╭──
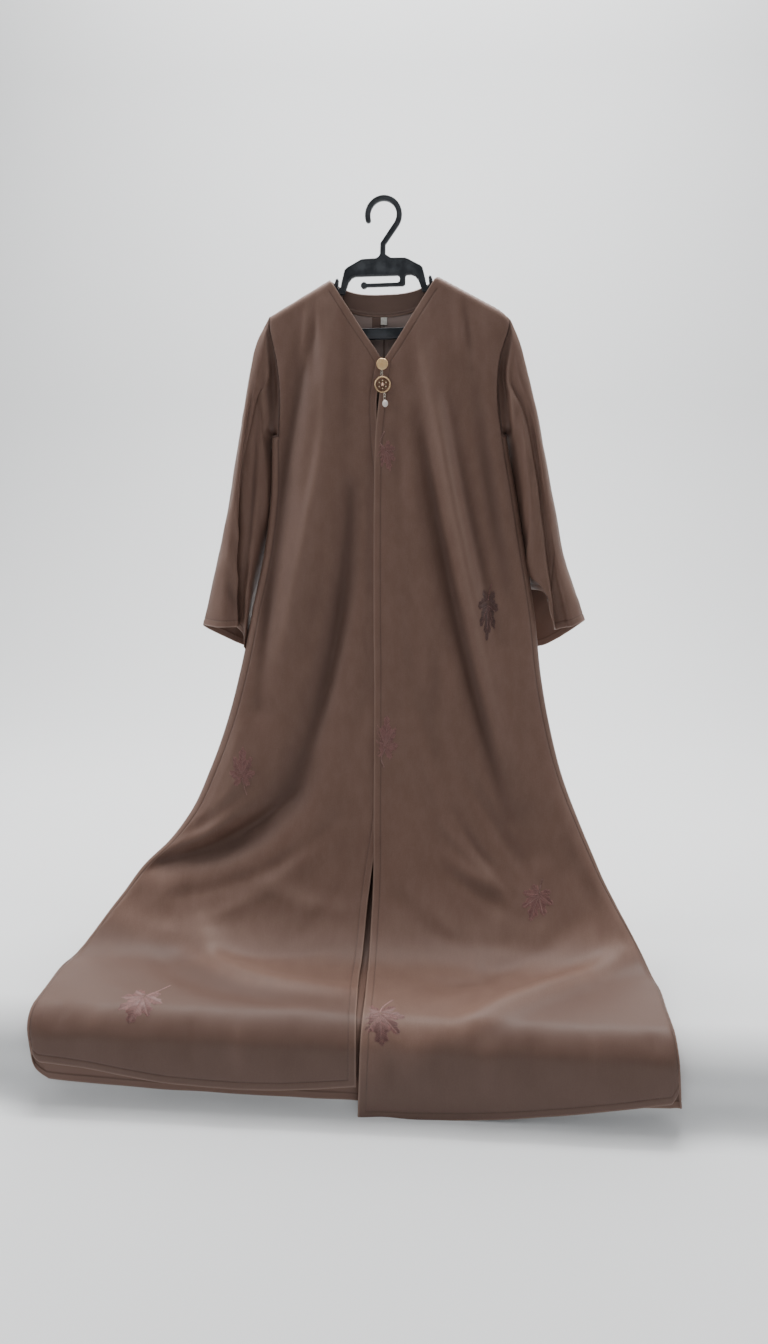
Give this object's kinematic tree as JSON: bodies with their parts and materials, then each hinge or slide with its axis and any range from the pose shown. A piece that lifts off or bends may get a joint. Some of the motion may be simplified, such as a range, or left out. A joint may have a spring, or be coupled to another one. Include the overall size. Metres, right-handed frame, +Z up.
{
  "type": "kaftan on a hanger",
  "caption": "Open-fronted kaftan with set-in sleeves and a clasp at the neck, hung on a moulded hanger, its skirt swept forward over a low edge",
  "frame": {"origin": "The inside top of the hanger's hook, where the hook rests on a rail.", "axes": "+Z is up, -Y is the garment's front and +X is the wearer's left."},
  "size_m": [0.9174, 0.4443, 1.3156],
  "materials": {
    "kaftan_cloth": "thin taupe cloth with a slight sheen",
    "facing_cloth": "the same cloth, doubled",
    "label_cloth": "plain off-white tape",
    "clasp_gold": "soft pink-gold plate",
    "pearl_shell": "off-white pearl",
    "hanger_plastic": "dark slate moulding with a faint sheen"
  },
  "bodies": {
    "root": {"front_right_panel": "kaftan_cloth", "front_left_panel": "kaftan_cloth", "back_right_panel": "kaftan_cloth", "back_left_panel": "kaftan_cloth", "sleeve_right": "kaftan_cloth", "sleeve_left": "kaftan_cloth", "back_neck_facing": "facing_cloth", "label": "label_cloth", "clasp_button": "clasp_gold", "link_upper": "clasp_gold", "medallion": "clasp_gold", "link_lower": "clasp_gold", "pearl": "pearl_shell", "hanger": "hanger_plastic"}
  },
  "joints": []
}
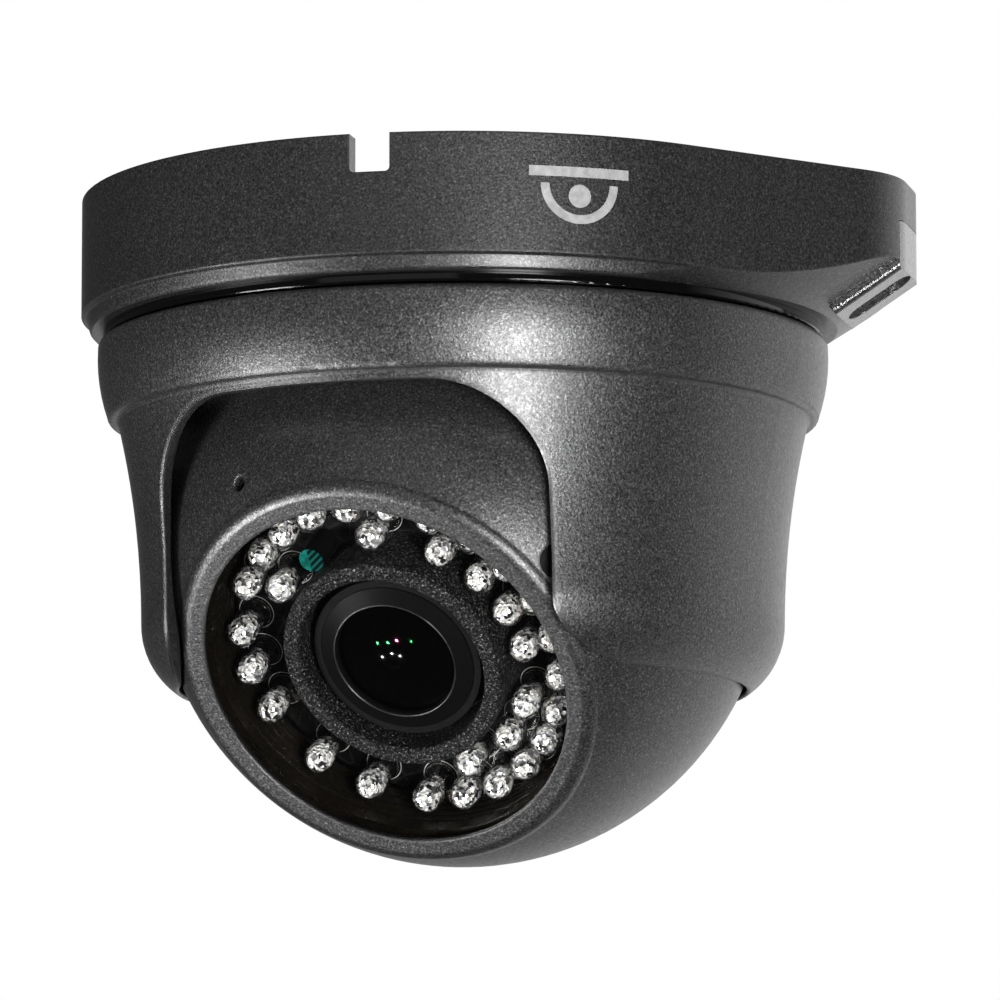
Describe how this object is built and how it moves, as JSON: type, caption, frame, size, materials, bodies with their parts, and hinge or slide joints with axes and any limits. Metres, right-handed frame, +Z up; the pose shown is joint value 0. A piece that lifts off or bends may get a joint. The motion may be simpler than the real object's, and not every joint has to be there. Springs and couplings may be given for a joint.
{
  "type": "dome cctv camera",
  "caption": "Ceiling dome camera: round base with a nose, panning yoke, tilting ball with a round window, infrared LEDs and a varifocal lens.",
  "frame": {"origin": "centre of the ceiling bolt circle, in the base's open top plane that meets the ceiling", "axes": "+Z up into the ceiling, +X out through the base's nose, -Y through the cable notch; the lens looks 11.5 degrees from -Y towards -X and 37.5 degrees down at rest"},
  "size_m": [0.1279, 0.1168, 0.1015],
  "materials": {
    "base_paint": "dark graphite metallic powder coat with fine sparkle",
    "yoke_paint": "graphite metallic powder coat with fine sparkle",
    "ball_paint": "graphite metallic powder coat with fine sparkle",
    "cover_gloss": "glossy graphite paint",
    "gloss_seal": "glossy black moulded seal",
    "screw_steel": "bright machined stainless steel",
    "black_steel": "blackened steel",
    "zinc_plate": "die-cast, as machined",
    "nylon_white": "natural nylon",
    "rubber_black": "matte black rubber",
    "bronze": "turned brass",
    "anodised_black": "black anodised",
    "window_glass": "clear float glass",
    "lens_glass": "coated optical glass",
    "led_epoxy": "clear epoxy over a bright reflector cup",
    "sensor_cell": "teal light sensor under clear resin",
    "collar_foam": "black sponge rubber with an open speckled skin",
    "board_black": "black solder mask",
    "board_green": "green solder mask",
    "sensor_chip": "chip package with a glass lid",
    "connector_white": "moulded nylon",
    "lens_plastic": "moulded black plastic, fine matte",
    "lens_ring": "satin dark grey plastic"
  },
  "bodies": {
    "base": {"base_housing": "base_paint", "nose_cover": "cover_gloss", "nose_cover_screw": "screw_steel", "swivel_seal": "gloss_seal", "slip_ring": "nylon_white"},
    "yoke": {"yoke_housing": "yoke_paint", "yoke_retainer_ring": "zinc_plate", "yoke_retainer_screws": "screw_steel", "tilt_pin_right": "screw_steel", "tilt_pin_left": "screw_steel", "tilt_washer_right": "nylon_white", "tilt_washer_left": "nylon_white"},
    "ball": {"ball_shell": "ball_paint", "ball_rear_cap": "ball_paint", "rear_cap_seal": "rubber_black", "rear_cap_screws": "screw_steel", "cable_gland": "rubber_black", "cable_gland_nut": "zinc_plate", "set_screw": "black_steel", "side_plug": "rubber_black", "window_seal": "rubber_black", "window_glass": "window_glass", "window_retainer": "anodised_black", "pivot_bush_right": "bronze", "pivot_bush_left": "bronze", "guide_ring": "zinc_plate", "guide_clip": "black_steel", "guide_screws": "screw_steel"},
    "camera_module": {"turntable": "anodised_black", "turntable_screws": "screw_steel", "ir_board_standoffs": "bronze", "ir_board": "board_black", "ir_leds_outer": "led_epoxy", "ir_leds_inner": "led_epoxy", "light_sensor": "sensor_cell", "lens_collar": "collar_foam", "lens_tube": "anodised_black", "lens_middle_element": "lens_glass", "lens_rear_element": "lens_glass", "iris_plate": "black_steel", "sensor_holder": "lens_plastic", "ir_cut_filter": "lens_glass", "image_sensor": "sensor_chip", "main_board": "board_green", "power_board": "board_green", "upper_standoffs": "bronze", "lower_standoffs": "bronze", "board_screws": "screw_steel", "board_connectors": "connector_white"},
    "focus_ring": {"focus_barrel": "lens_plastic", "front_lens": "lens_glass", "front_lens_ring": "lens_ring", "focus_lock_knob": "lens_plastic"},
    "zoom_ring": {"zoom_barrel": "lens_plastic", "zoom_lock_knob": "lens_plastic"}
  },
  "joints": [
    {"name": "pan", "type": "hinge", "parent": "base", "child": "yoke", "pos_m": [0, 0, -0.02], "axis": [0, 0, 1], "range_deg": [-177.5, 177.5]},
    {"name": "tilt", "type": "hinge", "parent": "yoke", "child": "ball", "pos_m": [0, 0, -0.0545], "axis": [0.9799, -0.1994, 0], "range_deg": [-17.5, 52.5]},
    {"name": "roll", "type": "hinge", "parent": "ball", "child": "camera_module", "pos_m": [0, 0, -0.0545], "axis": [-0.1582, -0.7774, -0.6088], "range_deg": [-90, 90]},
    {"name": "focus", "type": "hinge", "parent": "camera_module", "child": "focus_ring", "pos_m": [0, 0, -0.0545], "axis": [-0.1582, -0.7774, -0.6088], "range_deg": [-45, 45]},
    {"name": "zoom", "type": "hinge", "parent": "camera_module", "child": "zoom_ring", "pos_m": [0, 0, -0.0545], "axis": [-0.1582, -0.7774, -0.6088], "range_deg": [-45, 45]}
  ]
}
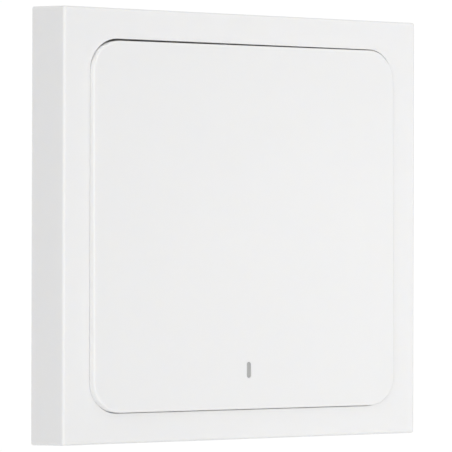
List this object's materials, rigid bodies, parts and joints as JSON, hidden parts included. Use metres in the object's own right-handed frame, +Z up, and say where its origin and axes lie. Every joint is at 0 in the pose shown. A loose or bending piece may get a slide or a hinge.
╰──
Requirement
Restate the listing in full, word for word.

Response to this task
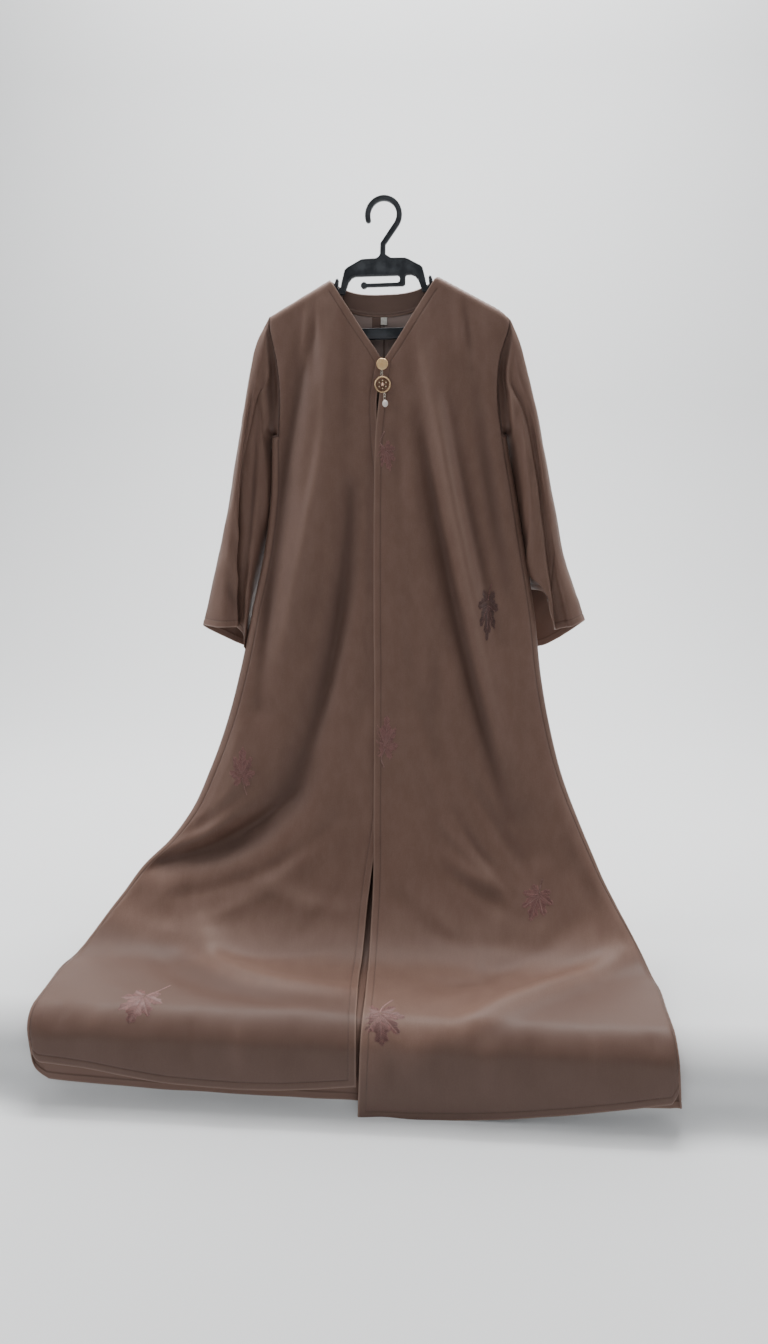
Give this object's kinematic tree as JSON: bodies with their parts and materials, then each hinge or slide with its axis and any range from the pose shown. A piece that lifts off or bends may get a joint. Some of the motion may be simplified, such as a range, or left out. A joint may have a spring, or be coupled to another one. Include the overall size. Metres, right-handed frame, +Z up.
{
  "type": "kaftan on a hanger",
  "caption": "Open-fronted kaftan with set-in sleeves and a clasp at the neck, hung on a moulded hanger, its skirt swept forward over a low edge",
  "frame": {"origin": "The inside top of the hanger's hook, where the hook rests on a rail.", "axes": "+Z is up, -Y is the garment's front and +X is the wearer's left."},
  "size_m": [0.9174, 0.4443, 1.3156],
  "materials": {
    "kaftan_cloth": "thin taupe cloth with a slight sheen",
    "facing_cloth": "the same cloth, doubled",
    "label_cloth": "plain off-white tape",
    "clasp_gold": "soft pink-gold plate",
    "pearl_shell": "off-white pearl",
    "hanger_plastic": "dark slate moulding with a faint sheen"
  },
  "bodies": {
    "root": {"front_right_panel": "kaftan_cloth", "front_left_panel": "kaftan_cloth", "back_right_panel": "kaftan_cloth", "back_left_panel": "kaftan_cloth", "sleeve_right": "kaftan_cloth", "sleeve_left": "kaftan_cloth", "back_neck_facing": "facing_cloth", "label": "label_cloth", "clasp_button": "clasp_gold", "link_upper": "clasp_gold", "medallion": "clasp_gold", "link_lower": "clasp_gold", "pearl": "pearl_shell", "hanger": "hanger_plastic"}
  },
  "joints": []
}
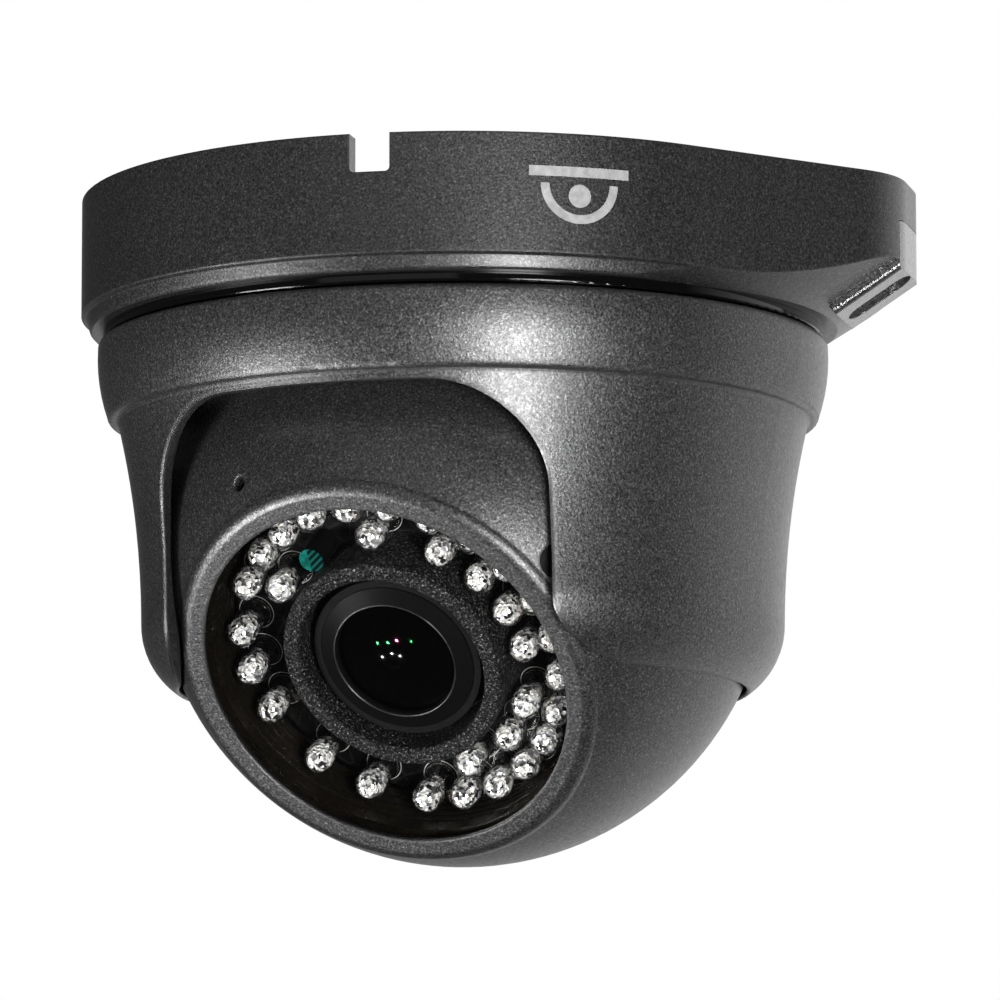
Describe how this object is built and how it moves, as JSON: type, caption, frame, size, materials, bodies with their parts, and hinge or slide joints with axes and any limits. Metres, right-handed frame, +Z up; the pose shown is joint value 0. A piece that lifts off or bends may get a joint. The motion may be simpler than the real object's, and not every joint has to be there. Springs and couplings may be given for a joint.
{
  "type": "dome cctv camera",
  "caption": "Ceiling dome camera: round base with a nose, panning yoke, tilting ball with a round window, infrared LEDs and a varifocal lens.",
  "frame": {"origin": "centre of the ceiling bolt circle, in the base's open top plane that meets the ceiling", "axes": "+Z up into the ceiling, +X out through the base's nose, -Y through the cable notch; the lens looks 11.5 degrees from -Y towards -X and 37.5 degrees down at rest"},
  "size_m": [0.1279, 0.1168, 0.1015],
  "materials": {
    "base_paint": "dark graphite metallic powder coat with fine sparkle",
    "yoke_paint": "graphite metallic powder coat with fine sparkle",
    "ball_paint": "graphite metallic powder coat with fine sparkle",
    "cover_gloss": "glossy graphite paint",
    "gloss_seal": "glossy black moulded seal",
    "screw_steel": "bright machined stainless steel",
    "black_steel": "blackened steel",
    "zinc_plate": "die-cast, as machined",
    "nylon_white": "natural nylon",
    "rubber_black": "matte black rubber",
    "bronze": "turned brass",
    "anodised_black": "black anodised",
    "window_glass": "clear float glass",
    "lens_glass": "coated optical glass",
    "led_epoxy": "clear epoxy over a bright reflector cup",
    "sensor_cell": "teal light sensor under clear resin",
    "collar_foam": "black sponge rubber with an open speckled skin",
    "board_black": "black solder mask",
    "board_green": "green solder mask",
    "sensor_chip": "chip package with a glass lid",
    "connector_white": "moulded nylon",
    "lens_plastic": "moulded black plastic, fine matte",
    "lens_ring": "satin dark grey plastic"
  },
  "bodies": {
    "base": {"base_housing": "base_paint", "nose_cover": "cover_gloss", "nose_cover_screw": "screw_steel", "swivel_seal": "gloss_seal", "slip_ring": "nylon_white"},
    "yoke": {"yoke_housing": "yoke_paint", "yoke_retainer_ring": "zinc_plate", "yoke_retainer_screws": "screw_steel", "tilt_pin_right": "screw_steel", "tilt_pin_left": "screw_steel", "tilt_washer_right": "nylon_white", "tilt_washer_left": "nylon_white"},
    "ball": {"ball_shell": "ball_paint", "ball_rear_cap": "ball_paint", "rear_cap_seal": "rubber_black", "rear_cap_screws": "screw_steel", "cable_gland": "rubber_black", "cable_gland_nut": "zinc_plate", "set_screw": "black_steel", "side_plug": "rubber_black", "window_seal": "rubber_black", "window_glass": "window_glass", "window_retainer": "anodised_black", "pivot_bush_right": "bronze", "pivot_bush_left": "bronze", "guide_ring": "zinc_plate", "guide_clip": "black_steel", "guide_screws": "screw_steel"},
    "camera_module": {"turntable": "anodised_black", "turntable_screws": "screw_steel", "ir_board_standoffs": "bronze", "ir_board": "board_black", "ir_leds_outer": "led_epoxy", "ir_leds_inner": "led_epoxy", "light_sensor": "sensor_cell", "lens_collar": "collar_foam", "lens_tube": "anodised_black", "lens_middle_element": "lens_glass", "lens_rear_element": "lens_glass", "iris_plate": "black_steel", "sensor_holder": "lens_plastic", "ir_cut_filter": "lens_glass", "image_sensor": "sensor_chip", "main_board": "board_green", "power_board": "board_green", "upper_standoffs": "bronze", "lower_standoffs": "bronze", "board_screws": "screw_steel", "board_connectors": "connector_white"},
    "focus_ring": {"focus_barrel": "lens_plastic", "front_lens": "lens_glass", "front_lens_ring": "lens_ring", "focus_lock_knob": "lens_plastic"},
    "zoom_ring": {"zoom_barrel": "lens_plastic", "zoom_lock_knob": "lens_plastic"}
  },
  "joints": [
    {"name": "pan", "type": "hinge", "parent": "base", "child": "yoke", "pos_m": [0, 0, -0.02], "axis": [0, 0, 1], "range_deg": [-177.5, 177.5]},
    {"name": "tilt", "type": "hinge", "parent": "yoke", "child": "ball", "pos_m": [0, 0, -0.0545], "axis": [0.9799, -0.1994, 0], "range_deg": [-17.5, 52.5]},
    {"name": "roll", "type": "hinge", "parent": "ball", "child": "camera_module", "pos_m": [0, 0, -0.0545], "axis": [-0.1582, -0.7774, -0.6088], "range_deg": [-90, 90]},
    {"name": "focus", "type": "hinge", "parent": "camera_module", "child": "focus_ring", "pos_m": [0, 0, -0.0545], "axis": [-0.1582, -0.7774, -0.6088], "range_deg": [-45, 45]},
    {"name": "zoom", "type": "hinge", "parent": "camera_module", "child": "zoom_ring", "pos_m": [0, 0, -0.0545], "axis": [-0.1582, -0.7774, -0.6088], "range_deg": [-45, 45]}
  ]
}
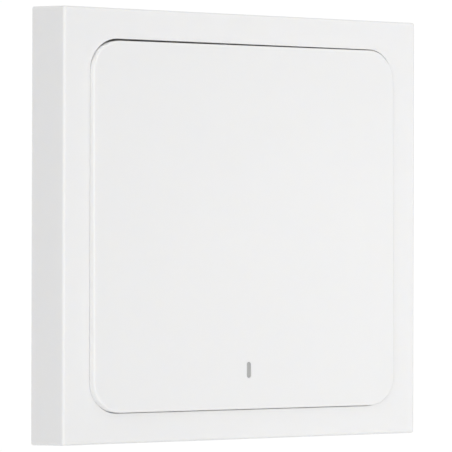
List this object's materials, rigid bodies, parts and joints as JSON, hidden parts included. Use metres in the object's own right-handed frame, +Z up, and say where its origin and axes lie. Every joint is at 0 in the pose shown. A loose or bending piece may get a slide or a hinge.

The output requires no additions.